Archive for the ‘Uncategorized’ Category

Online Information 2009, day 1

I visited the Online Information exhibition yesterday at Olympia. My first impression was that the exhibition area was very quiet – and a few of the exhibitors agreed with me. The current financial situation would seem the obvious cause. At previous shows exhibitors have given away all kinds of freebies, from bags, to mini mice, to branded juggling balls….but this year you’d be lucky if you came away with a couple of free pens and a boiled sweet.

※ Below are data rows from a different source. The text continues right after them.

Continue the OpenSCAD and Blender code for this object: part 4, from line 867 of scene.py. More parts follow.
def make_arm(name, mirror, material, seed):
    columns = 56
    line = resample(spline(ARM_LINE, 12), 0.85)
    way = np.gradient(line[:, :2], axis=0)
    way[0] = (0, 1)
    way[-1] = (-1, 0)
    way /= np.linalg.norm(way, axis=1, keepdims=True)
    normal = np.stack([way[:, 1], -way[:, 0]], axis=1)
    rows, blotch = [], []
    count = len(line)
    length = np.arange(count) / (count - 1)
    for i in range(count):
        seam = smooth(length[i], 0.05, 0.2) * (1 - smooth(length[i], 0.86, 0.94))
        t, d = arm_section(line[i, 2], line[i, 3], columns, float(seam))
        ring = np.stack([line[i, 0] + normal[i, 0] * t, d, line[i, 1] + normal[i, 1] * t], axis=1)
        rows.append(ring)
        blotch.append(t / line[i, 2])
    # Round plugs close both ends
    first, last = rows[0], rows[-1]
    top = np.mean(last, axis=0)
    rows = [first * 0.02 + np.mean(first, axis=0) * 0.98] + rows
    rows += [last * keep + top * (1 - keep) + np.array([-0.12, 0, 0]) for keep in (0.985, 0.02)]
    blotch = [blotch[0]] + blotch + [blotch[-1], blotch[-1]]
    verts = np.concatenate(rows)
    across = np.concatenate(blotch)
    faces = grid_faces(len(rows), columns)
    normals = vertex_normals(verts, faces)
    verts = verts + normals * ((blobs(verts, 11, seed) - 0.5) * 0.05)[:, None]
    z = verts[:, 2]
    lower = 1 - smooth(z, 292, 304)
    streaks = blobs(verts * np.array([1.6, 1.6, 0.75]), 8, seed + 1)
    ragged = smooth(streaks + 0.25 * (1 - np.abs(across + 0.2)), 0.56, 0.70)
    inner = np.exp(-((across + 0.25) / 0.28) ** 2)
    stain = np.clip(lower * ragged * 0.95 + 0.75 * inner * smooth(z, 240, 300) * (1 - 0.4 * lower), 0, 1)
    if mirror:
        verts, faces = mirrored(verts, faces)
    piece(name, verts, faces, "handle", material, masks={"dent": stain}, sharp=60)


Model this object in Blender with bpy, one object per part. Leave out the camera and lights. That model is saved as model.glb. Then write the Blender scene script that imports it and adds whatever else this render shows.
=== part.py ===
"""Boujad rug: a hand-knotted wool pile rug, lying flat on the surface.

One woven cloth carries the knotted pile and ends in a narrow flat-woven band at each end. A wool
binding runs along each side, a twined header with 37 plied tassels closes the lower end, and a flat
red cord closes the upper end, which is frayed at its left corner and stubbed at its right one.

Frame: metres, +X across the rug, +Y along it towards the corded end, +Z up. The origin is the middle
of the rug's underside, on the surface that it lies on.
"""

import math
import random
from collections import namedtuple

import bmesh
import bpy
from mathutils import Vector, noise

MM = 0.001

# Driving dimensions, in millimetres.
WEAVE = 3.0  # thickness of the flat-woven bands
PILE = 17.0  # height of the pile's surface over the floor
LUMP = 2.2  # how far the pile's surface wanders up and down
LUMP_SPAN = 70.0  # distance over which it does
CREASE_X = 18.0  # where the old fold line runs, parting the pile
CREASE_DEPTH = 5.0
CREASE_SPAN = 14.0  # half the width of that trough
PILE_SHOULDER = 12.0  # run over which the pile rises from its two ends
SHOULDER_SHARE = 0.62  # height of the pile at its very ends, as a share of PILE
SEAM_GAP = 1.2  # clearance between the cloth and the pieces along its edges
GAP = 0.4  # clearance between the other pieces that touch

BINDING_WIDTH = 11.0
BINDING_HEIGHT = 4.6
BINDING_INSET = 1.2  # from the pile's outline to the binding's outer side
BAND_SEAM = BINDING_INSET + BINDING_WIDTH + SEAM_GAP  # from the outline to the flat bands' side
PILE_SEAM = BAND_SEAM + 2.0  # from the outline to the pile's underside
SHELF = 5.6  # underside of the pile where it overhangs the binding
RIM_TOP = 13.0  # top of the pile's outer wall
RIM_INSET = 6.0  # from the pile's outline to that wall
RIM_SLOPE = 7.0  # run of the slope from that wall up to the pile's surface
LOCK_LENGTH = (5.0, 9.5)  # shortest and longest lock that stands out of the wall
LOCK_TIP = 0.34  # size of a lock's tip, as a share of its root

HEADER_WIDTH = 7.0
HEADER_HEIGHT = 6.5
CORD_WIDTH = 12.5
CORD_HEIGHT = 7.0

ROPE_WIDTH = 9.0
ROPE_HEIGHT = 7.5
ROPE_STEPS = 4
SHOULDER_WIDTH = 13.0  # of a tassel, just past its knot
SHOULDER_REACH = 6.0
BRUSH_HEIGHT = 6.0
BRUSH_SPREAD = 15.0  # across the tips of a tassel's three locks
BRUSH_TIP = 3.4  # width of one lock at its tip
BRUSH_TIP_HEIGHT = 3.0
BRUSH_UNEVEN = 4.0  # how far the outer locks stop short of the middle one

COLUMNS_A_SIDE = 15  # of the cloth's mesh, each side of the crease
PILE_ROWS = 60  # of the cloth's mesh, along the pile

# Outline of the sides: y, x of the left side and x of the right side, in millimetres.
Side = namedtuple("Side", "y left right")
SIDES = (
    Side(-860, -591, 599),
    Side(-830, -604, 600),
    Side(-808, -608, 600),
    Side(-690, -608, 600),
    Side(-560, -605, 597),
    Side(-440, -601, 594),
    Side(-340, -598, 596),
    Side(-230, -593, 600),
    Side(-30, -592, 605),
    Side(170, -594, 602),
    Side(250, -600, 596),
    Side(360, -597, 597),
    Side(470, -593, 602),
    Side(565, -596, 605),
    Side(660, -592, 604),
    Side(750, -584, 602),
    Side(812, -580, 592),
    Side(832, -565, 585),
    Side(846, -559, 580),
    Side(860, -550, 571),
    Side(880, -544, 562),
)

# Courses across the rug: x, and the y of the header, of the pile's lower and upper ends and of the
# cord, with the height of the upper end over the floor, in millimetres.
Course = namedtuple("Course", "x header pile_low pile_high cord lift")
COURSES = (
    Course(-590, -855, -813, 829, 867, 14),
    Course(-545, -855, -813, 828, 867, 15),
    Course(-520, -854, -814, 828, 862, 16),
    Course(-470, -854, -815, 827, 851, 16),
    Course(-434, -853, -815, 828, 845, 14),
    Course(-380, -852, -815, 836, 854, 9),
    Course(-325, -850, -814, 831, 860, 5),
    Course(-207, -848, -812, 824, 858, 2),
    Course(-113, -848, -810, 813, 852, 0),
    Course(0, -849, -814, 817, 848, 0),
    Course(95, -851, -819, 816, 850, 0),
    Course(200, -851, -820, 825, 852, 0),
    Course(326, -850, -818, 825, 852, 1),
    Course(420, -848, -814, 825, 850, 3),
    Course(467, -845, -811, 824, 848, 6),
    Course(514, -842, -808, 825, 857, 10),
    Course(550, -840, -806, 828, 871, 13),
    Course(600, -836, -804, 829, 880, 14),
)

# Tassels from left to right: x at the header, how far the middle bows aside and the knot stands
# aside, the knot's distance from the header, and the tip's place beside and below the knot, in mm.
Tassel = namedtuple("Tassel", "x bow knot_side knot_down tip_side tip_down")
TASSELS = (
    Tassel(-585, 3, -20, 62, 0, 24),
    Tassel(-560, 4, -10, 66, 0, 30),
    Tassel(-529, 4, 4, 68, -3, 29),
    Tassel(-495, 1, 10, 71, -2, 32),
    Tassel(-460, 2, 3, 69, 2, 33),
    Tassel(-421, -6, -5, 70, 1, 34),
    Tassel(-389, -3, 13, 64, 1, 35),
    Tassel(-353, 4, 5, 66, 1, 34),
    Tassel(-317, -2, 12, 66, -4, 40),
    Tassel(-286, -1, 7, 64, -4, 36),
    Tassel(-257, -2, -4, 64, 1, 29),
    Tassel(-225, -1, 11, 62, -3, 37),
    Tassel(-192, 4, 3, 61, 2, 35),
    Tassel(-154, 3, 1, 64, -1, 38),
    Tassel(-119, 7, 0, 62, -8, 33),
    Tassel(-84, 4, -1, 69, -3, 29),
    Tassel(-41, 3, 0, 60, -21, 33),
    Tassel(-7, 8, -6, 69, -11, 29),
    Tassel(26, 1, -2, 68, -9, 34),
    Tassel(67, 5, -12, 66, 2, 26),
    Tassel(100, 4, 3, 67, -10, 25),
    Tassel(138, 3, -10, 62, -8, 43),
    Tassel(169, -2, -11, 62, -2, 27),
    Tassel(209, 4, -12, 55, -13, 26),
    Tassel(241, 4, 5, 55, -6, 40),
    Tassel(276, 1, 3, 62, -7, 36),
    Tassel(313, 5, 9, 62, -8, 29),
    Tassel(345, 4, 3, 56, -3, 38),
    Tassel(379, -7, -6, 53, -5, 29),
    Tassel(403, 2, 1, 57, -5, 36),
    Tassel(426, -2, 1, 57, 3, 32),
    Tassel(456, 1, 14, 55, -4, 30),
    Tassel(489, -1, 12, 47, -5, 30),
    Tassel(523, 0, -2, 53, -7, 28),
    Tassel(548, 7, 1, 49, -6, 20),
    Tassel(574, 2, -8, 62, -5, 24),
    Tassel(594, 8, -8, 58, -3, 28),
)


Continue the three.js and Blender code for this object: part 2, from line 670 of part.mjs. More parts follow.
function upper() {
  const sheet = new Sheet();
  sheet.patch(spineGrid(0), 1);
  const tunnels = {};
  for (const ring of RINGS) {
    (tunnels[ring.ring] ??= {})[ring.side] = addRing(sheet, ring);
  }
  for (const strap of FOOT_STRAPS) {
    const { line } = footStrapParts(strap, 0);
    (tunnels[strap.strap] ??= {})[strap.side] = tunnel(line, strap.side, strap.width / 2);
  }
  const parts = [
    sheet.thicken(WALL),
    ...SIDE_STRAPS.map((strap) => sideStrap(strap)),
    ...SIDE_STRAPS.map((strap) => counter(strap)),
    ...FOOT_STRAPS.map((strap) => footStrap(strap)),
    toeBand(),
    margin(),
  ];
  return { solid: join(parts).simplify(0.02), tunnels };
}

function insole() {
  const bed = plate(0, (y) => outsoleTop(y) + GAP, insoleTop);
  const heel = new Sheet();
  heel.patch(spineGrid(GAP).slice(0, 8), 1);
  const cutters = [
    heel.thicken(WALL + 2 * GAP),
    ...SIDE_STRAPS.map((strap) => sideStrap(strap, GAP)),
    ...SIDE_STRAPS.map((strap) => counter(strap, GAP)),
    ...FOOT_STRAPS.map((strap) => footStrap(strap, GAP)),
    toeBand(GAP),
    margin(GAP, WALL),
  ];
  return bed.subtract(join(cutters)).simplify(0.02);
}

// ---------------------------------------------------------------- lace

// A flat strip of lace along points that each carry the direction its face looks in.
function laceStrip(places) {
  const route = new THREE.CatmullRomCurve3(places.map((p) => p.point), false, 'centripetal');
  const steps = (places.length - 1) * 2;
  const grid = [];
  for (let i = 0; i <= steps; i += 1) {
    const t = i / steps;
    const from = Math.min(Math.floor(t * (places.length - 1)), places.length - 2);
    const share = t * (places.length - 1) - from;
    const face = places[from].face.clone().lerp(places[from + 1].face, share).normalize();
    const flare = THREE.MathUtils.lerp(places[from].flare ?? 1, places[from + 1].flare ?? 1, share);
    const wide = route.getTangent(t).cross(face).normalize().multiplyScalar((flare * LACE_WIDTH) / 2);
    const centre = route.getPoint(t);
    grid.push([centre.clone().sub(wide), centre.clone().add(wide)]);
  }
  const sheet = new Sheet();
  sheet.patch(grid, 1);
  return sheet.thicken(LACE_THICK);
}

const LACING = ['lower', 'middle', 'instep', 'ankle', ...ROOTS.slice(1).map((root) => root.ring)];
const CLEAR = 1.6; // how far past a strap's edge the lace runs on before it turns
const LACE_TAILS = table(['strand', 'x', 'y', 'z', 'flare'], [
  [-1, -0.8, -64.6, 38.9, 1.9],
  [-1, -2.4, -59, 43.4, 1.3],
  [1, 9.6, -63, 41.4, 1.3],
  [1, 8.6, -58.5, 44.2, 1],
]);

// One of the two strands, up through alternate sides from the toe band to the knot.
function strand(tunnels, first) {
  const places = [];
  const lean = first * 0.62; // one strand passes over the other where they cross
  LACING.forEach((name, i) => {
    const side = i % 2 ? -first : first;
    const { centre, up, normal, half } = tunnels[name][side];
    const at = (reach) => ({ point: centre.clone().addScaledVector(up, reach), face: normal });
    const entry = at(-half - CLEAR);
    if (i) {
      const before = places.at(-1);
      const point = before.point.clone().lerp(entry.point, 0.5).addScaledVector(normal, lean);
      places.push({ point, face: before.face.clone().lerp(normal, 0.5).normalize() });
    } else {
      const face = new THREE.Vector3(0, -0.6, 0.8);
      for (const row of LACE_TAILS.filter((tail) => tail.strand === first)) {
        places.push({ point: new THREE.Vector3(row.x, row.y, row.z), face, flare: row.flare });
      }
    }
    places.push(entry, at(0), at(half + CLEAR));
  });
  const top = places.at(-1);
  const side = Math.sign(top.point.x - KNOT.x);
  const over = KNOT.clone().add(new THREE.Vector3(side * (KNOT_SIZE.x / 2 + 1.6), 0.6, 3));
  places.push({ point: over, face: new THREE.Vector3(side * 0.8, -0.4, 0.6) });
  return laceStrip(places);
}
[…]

I dropped in on the associated conference later, and caught a presentation titled “The Real Time Web: Discovery vs. Search”. Antonio Gulli of Microsoft told us about their new European offices, including one in Soho, that were concentrating on bringing new features to Bing – but the results look very familiar, is Bing doomed to play catch-up? The only ‘real time’ feature he discussed was indexing Twitter, although apparently they’ll soon be indexing Facebook as well. Surely real time encompasses more than these two platforms?

Stephen Arnold gave us his thoughts on what we should mean by ‘real time’, sensibly talking about how the financial services world has been using real time systems for many years. He also injected some notes of caution about how difficult it is to trust information spread amongst peers on social networking sites – here’s a recent case, read further down the page for a great quote from Graham Cluley.

Someone from Endeca (I didn’t catch the name, he was replacing the published speaker) showed us lots of slides of various applications of search, but his theme seemed more about how search can replace traditional databases than about ‘real time’, something I’ve blogged about recently.

We finished with Conrad Wolfram, demonstrating Wolfram Alpha, which isn’t really a search engine but rather a computation engine – it tries to give you a set of answers, rather than a list of possible resources where the answer might be found. Not a lot of ‘real time’ here either.

I’m back on Thursday as part of the closing keynote panel.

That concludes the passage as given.